We have just had our offer accepted on the house of our dreams in a popular part of Norwich. There was a bidding battle for the house. I am very worried that we are going to be ‘gazumped’ as houses like this so rarely come on the market. Does this still happen and, if so, what can we do to prevent it happening to us?
House prices are rising at present and in a rising market gazumping does happen from time to time. However it is rare in Norwich - unlike in London where the market is more aggressive. You should check that the house has been taken off the market. Also I suggest that you ask your solicitor to keep the estate agent informed of your progress towards exchange of contacts, so the seller and the estate agent know that you are keen to move swiftly to exchange and completion.
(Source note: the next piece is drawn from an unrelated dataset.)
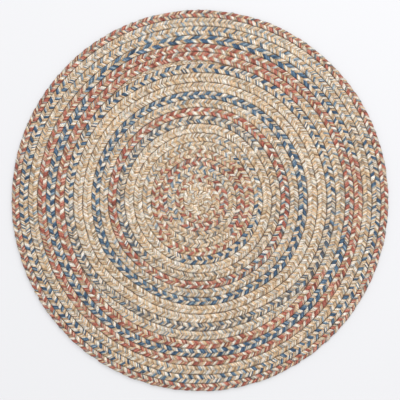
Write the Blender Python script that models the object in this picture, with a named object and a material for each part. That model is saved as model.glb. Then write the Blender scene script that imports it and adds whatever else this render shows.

Would we know if someone else makes a higher offer for the house?
Estate agents are legally obliged to inform the seller all offers made for a property. Therefore if someone else does make a higher offer for the house, even though it is no longer on the market, the agent has to inform the seller. It is then up to the seller whether he decides to proceed with you or wishes to accept the higher offer.
It would be awful if this happened to us. We are about to spend a lot of money on the house, including the cost of the mortgage application and valuation and the sum we have to pay to our solicitor for search fees. If we were gazumped, would we be compensated?
There is nothing you can do, I am afraid, if this happens to you. You should ask your solicitor to do everything possible to proceed to exchange of contracts as swiftly as possible. Once you have exchanged, you cannot then be gazumped. If ever a buyer is gazumped, a seller who has accepted a higher offer from someone else may wish to contribute towards the wasted costs of the original buyer, as a goodwill gesture.